Don’t set a fixed frame rate, if you fail to hit it then physics will be slowed down to and your gameplay will suffer in VR if anything relies on it (also looks bad to the user). Smoothed frame rate is also pretty much useless considering most VR platforms regulate frames themselves either with interleaving or time/space warp to make up for lost frames and smoothing either does nothing or gets in the way of it.

Also the DK2 had a lower refresh rate than new headsets, oculus requires 90fps because the CV1 is 90htz.

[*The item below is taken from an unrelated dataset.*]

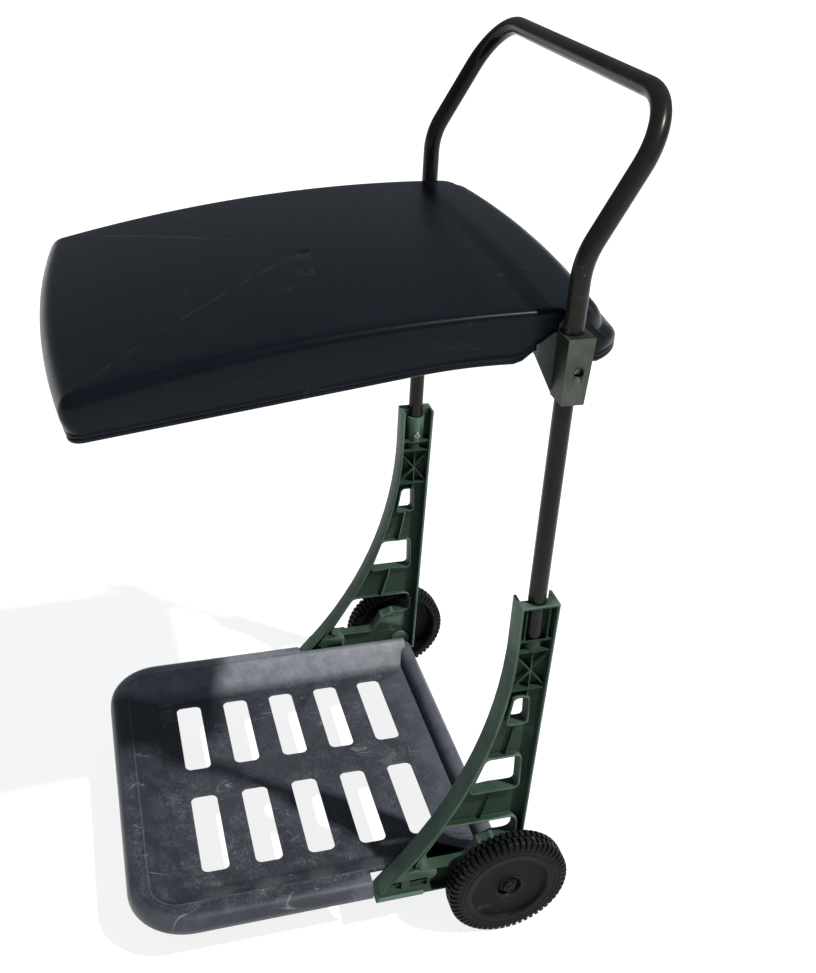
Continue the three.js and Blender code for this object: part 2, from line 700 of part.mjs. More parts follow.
// ---- Clamps, pins and screws ------------------------------------------------------------
const clampOuter = () => {
  const outline = [
    [-CLAMP_HALF, CLAMP_BOTTOM],
    [CLAMP_HALF - 4, CLAMP_BOTTOM],
    [CLAMP_HALF, CLAMP_TOP],
    [-CLAMP_HALF, CLAMP_TOP],
  ];
  const block = prismX(rounded(outline, 1.5), PLATE_OUT + GAP, CLAMP_OUT).translate(0, CLAMP_SHIFT, 0);
  const leg = rodZ(TUBE_R + GAP, CLAMP_BOTTOM - 1, CLAMP_TOP + 1, TUBE_X, 0, 28);
  const mouth = box(PLATE_OUT, TUBE_X, -TUBE_R - GAP, TUBE_R + GAP, CLAMP_BOTTOM - 1, CLAMP_TOP + 1);
  return block
    .subtract(leg)
    .subtract(mouth)
    .subtract(rodX(SCREW_R + GAP, TUBE_X, CLAMP_OUT + 1, SCREW_Y, SCREW_Z, 12))
    .subtract(rodX(SCREW_HEAD_R + GAP, CLAMP_OUT - SCREW_RECESS, CLAMP_OUT + 1, SCREW_Y, SCREW_Z, 20));
};

// The inner plate: a gusset leaning forward to a rest under the seat's rim and an ear round
// the pivot
const clampInner = () => {
  const gusset = [
    [-10, CLAMP_BOTTOM],
    [CLAMP_HALF - 4, CLAMP_BOTTOM],
    [CLAMP_HALF, CLAMP_TOP - 4],
    [-CLAMP_HALF, CLAMP_TOP - 4],
    [REST_Y0, 750],
    [REST_Y0, REST_Z - 5],
  ];
  const plate = prismX(rounded(gusset, 2), PLATE_IN, PLATE_OUT);
  const ear = rodX(EAR_R, PLATE_IN, PLATE_OUT, PIVOT_Y, PIVOT_Z, 28);
  const rest = box(SEAT_HALF - 10, PLATE_OUT - 1, REST_Y0, REST_Y1, REST_Z - 4, REST_Z);
  return join([plate, ear, rest])
    .subtract(rodX(PIVOT_R + RUN, PLATE_IN - 1, PLATE_OUT + 1, PIVOT_Y, PIVOT_Z, 24))
    .subtract(rodX(SCREW_R + GAP, PLATE_IN - 1, PLATE_OUT + 1, SCREW_Y, SCREW_Z, 12));
};

const screw = (headX, tipX, y, z, headR, headLength) => {
  const way = Math.sign(tipX - headX);
  const [a, b] = [headX, headX + way * headLength].sort((p, q) => p - q);
  const [c, d] = [headX, tipX].sort((p, q) => p - q);
  return rodX(headR, a, b, y, z, 16).add(rodX(SCREW_R, c, d, y, z, 10));
};

const clampScrew = () => screw(CLAMP_OUT - SCREW_RECESS + 2.4, PLATE_IN + 0.5, SCREW_Y, SCREW_Z, SCREW_HEAD_R, 2);
const socketScrew = () => screw(FRAME_IN - 1.6, TUBE_X - 2, 0, SOCKET_SCREW_Z, SCREW_HEAD_R, 2.2);
const trayScrew = () => screw(TRAY_SIDE - 6, WEB_OUT - 1, TRAY_SCREW_Y, TRAY_SCREW_Z, SCREW_HEAD_R, 2);

const pivotPin = () =>
  rodX(PIVOT_R, SEAT_HALF - 8, PLATE_OUT - GAP, PIVOT_Y, PIVOT_Z, 20).add(
    rodX(PIVOT_HEAD_R, SEAT_HALF - 9, SEAT_HALF - 6.5, PIVOT_Y, PIVOT_Z, 20),
  );

// ---- Wheels -----------------------------------------------------------------------------
const wheel = () => {
  const at = (x) => WHEEL_IN + x;
  const fromOutside = (depth) => at(WHEEL_W - depth);
  const profile = [
    [AXLE_R + RUN, at(0)],
    [20, at(0)],
    [20, fromOutside(DISH_DEPTH + DISC)],
    [59, fromOutside(DISH_DEPTH + DISC)],
    [63, at(3)],
    [66, at(0)],
    [WHEEL_R - 4, at(0)],
    [WHEEL_R, at(4)],
    [WHEEL_R, fromOutside(5)],
    [WHEEL_R - 3, fromOutside(2)],
    [WHEEL_R - 10, fromOutside(0)],
    [DISH_R + 4, fromOutside(0)],
    [DISH_R, fromOutside(DISH_DEPTH)],
    [HUB_R + 3, fromOutside(DISH_DEPTH)],
    [HUB_R, fromOutside(HUB_DEPTH)],
    [AXLE_R + RUN, fromOutside(HUB_DEPTH)],
    [AXLE_R + RUN, at(0)],
  ];
  const spokes = Array.from({ length: 6 }, (_, i) => {
    const turn = (i * Math.PI) / 3;
    const tip = (r) => [AXLE_Y + r * Math.cos(turn), AXLE_Z + r * Math.sin(turn)];
    return ribX(tip(18), tip(62), 3, at(4), fromOutside(DISH_DEPTH + 1));
  });
  return join([turned(profile, AXLE_Y, AXLE_Z, 48), ...spokes]);
};

const stubAxle = () => rodX(AXLE_R, WEB_IN + 1.5, WHEEL_IN + WHEEL_W - HUB_DEPTH + 5, AXLE_Y, AXLE_Z, 20);

const washer = () => {
  const [x0, x1] = [FRAME_OUT + GAP, WHEEL_IN - GAP];
  const bore = AXLE_R + GAP;
  const profile = [[bore, x0], [12, x0], [12, x1], [bore, x1], [bore, x0]];
  return turned(profile, AXLE_Y, AXLE_Z, 24);
};

// A push-on cap over the axle's end, with a stepped face
const hubCap = () => {
  const x0 = WHEEL_IN + WHEEL_W - HUB_DEPTH + GAP;
  const bore = AXLE_R + 0.1;
  const inside = x0 + 5 + GAP;
  const profile = [
    [bore, x0],
    [11, x0],
    [11, x0 + 3],
    [8, x0 + 4],
    [7.5, x0 + 6.5],
    [6, x0 + 7.5],
    [0, x0 + 7.8],
    [0, inside],
    [bore, inside],
    [bore, x0],
  ];
  return turned(profile, AXLE_Y, AXLE_Z, 28);
};

// ---- Assembly ---------------------------------------------------------------------------
const PAINTS = {
  steel_paint: { color: 0x1f1c1a, roughness: 0.35, metalness: 0.4 },
  green_plastic: { color: 0x2f4a3c, roughness: 0.5, metalness: 0 },
  black_plastic: { color: 0x1b1e24, roughness: 0.45, metalness: 0 },
  zinc_steel: { color: 0x8c8c88, roughness: 0.35, metalness: 1 },
};

const named = (name, solid, paint) => {
  const mesh = new THREE.Mesh(asGeometry(solid), new THREE.MeshStandardMaterial(PAINTS[paint]));
  mesh.name = name;
  return mesh;
};

// Pieces that come in pairs, drawn on the +X side
const PAIRED = {
  side_frame: [sideFrame, "green_plastic"],
  clamp_outer: [clampOuter, "green_plastic"],
  clamp_inner: [clampInner, "green_plastic"],
  clamp_screw: [clampScrew, "zinc_steel"],
  socket_screw: [socketScrew, "zinc_steel"],
  tray_screw: [trayScrew, "zinc_steel"],
  seat_pivot_pin: [pivotPin, "zinc_steel"],
  stub_axle: [stubAxle, "zinc_steel"],
  axle_washer: [washer, "zinc_steel"],
  wheel: [wheel, "black_plastic"],
  hub_cap: [hubCap, "black_plastic"],
};

const pivotHoles = rodX(PIVOT_R + GAP, -SEAT_HALF - 5, SEAT_HALF + 5, PIVOT_Y, PIVOT_Z, 20);

const seatChair = new THREE.Group();
seatChair.add(
  named("handle_tube", handleTube(), "steel_paint"),
  named("tray", tray(), "black_plastic"),
  named("seat_shell", seatShell().subtract(pivotHoles), "black_plastic"),
  named("seat_rim_ring", rimRing(), "black_plastic"),
);
for (const [side, sign] of [["right", 1], ["left", -1]]) {
  const half = new THREE.Group();
  half.scale.x = sign;
  for (const [name, [make, paint]] of Object.entries(PAIRED)) {
    half.add(named(`${name}_${side}`, make(), paint));
  }
  seatChair.add(half);
}

// The origin is on the ground, under the middle of the whole object
seatChair.position.set(0, -(SEAT_FRONT + TOP_Y + TUBE_R) / 2, -GROUND_Z);
const root = new THREE.Group();
root.add(seatChair);

export default root;
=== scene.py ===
"""Looks of the garden kneeler seat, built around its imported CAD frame. Sizes here are in
millimetres in the CAD's own layout and are turned into metres by at()."""

import json
import math

import bmesh
import bpy
from mathutils import Matrix, Vector


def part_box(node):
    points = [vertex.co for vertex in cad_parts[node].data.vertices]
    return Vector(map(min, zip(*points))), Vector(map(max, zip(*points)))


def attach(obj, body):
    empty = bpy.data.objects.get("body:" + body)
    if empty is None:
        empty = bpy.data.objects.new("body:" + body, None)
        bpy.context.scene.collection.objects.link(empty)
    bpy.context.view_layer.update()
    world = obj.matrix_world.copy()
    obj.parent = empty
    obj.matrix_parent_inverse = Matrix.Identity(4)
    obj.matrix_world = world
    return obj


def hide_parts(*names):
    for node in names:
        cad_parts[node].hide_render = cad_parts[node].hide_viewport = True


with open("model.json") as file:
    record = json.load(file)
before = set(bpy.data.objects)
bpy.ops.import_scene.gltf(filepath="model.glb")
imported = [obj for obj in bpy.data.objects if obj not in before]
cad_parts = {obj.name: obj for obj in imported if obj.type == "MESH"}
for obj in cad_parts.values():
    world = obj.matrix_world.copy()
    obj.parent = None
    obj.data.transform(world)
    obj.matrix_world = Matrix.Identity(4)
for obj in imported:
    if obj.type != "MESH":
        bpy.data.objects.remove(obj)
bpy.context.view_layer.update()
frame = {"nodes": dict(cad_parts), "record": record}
HINGES = {j["name"]: j for j in frame["record"]["behaviour"]["joints"]}
PIVOT_Z = 766  # height of the seat's pivot in the CAD's layout, where its y is 0
SHIFT_Y = HINGES["seat_fold"]["pos_m"][1] * 1000
SHIFT_Z = HINGES["seat_fold"]["pos_m"][2] * 1000 - PIVOT_Z


def at(x, y, z):
    """A place in the CAD's layout, in the scene's metres."""
    return Vector((x, y + SHIFT_Y, z + SHIFT_Z)) / 1000


# ---- Camera ----------------------------------------------------------------------------
CAMERA_PLACE = at(1141.286, -444.696, 1173.668)
RIGHT, DOWN, FORWARD = (
    Vector((0.275014, 0.960021, 0.052227)),
    Vector((0.500666, -0.096626, -0.860231)),
    Vector((-0.820793, 0.262724, -0.507223)),
)
camera_data = bpy.data.cameras.new("camera")
camera_data.sensor_fit = "VERTICAL"
camera_data.sensor_height = 36.0
camera_data.lens = 41.774
camera_data.clip_end = 100.0
camera = bpy.data.objects.new("camera", camera_data)
camera_turn = Matrix((RIGHT, -DOWN, -FORWARD)).transposed().to_4x4()
camera.matrix_world = Matrix.Translation(CAMERA_PLACE) @ camera_turn
bpy.context.scene.collection.objects.link(camera)
bpy.context.scene.camera = camera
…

Thanks for your reply Stefan and Mordentral, I know the latest VR devices such as CV1, VIVE and OSVR use 90fps (90htz), I can’t afford the latest headset :frowning: , due to unemployment :(. I got my DK2 in Feb last year while work was good, So I work with what I have. I just watched a talk by John Carmack. He said in his talk that, even though you may downscale your textures, a DXT type texture is more bites to the memory and causes slower frame rates. For VR a lower Bit type texture needs to be used. That is the thing, that I noticed with a open world and painting the landscape with different layers. At the moment all my landscape textures are TGA with alpha at 512px and I have only bump maps on textures that will be noticed and aren’t covered by something. So I may try exporting textures from photoshop in a different format to without alpha to see any performance benefits. Its all trial and error, but I don’t want to lower eye candy and a beautiful experience. I am willing to sacrifice a few meshes or cut a few more tries if needed to keep my idea of what experience I want to produce. considering my test map is 5kmx5km but my actual game map at this stage is 20kmx20km level streamed.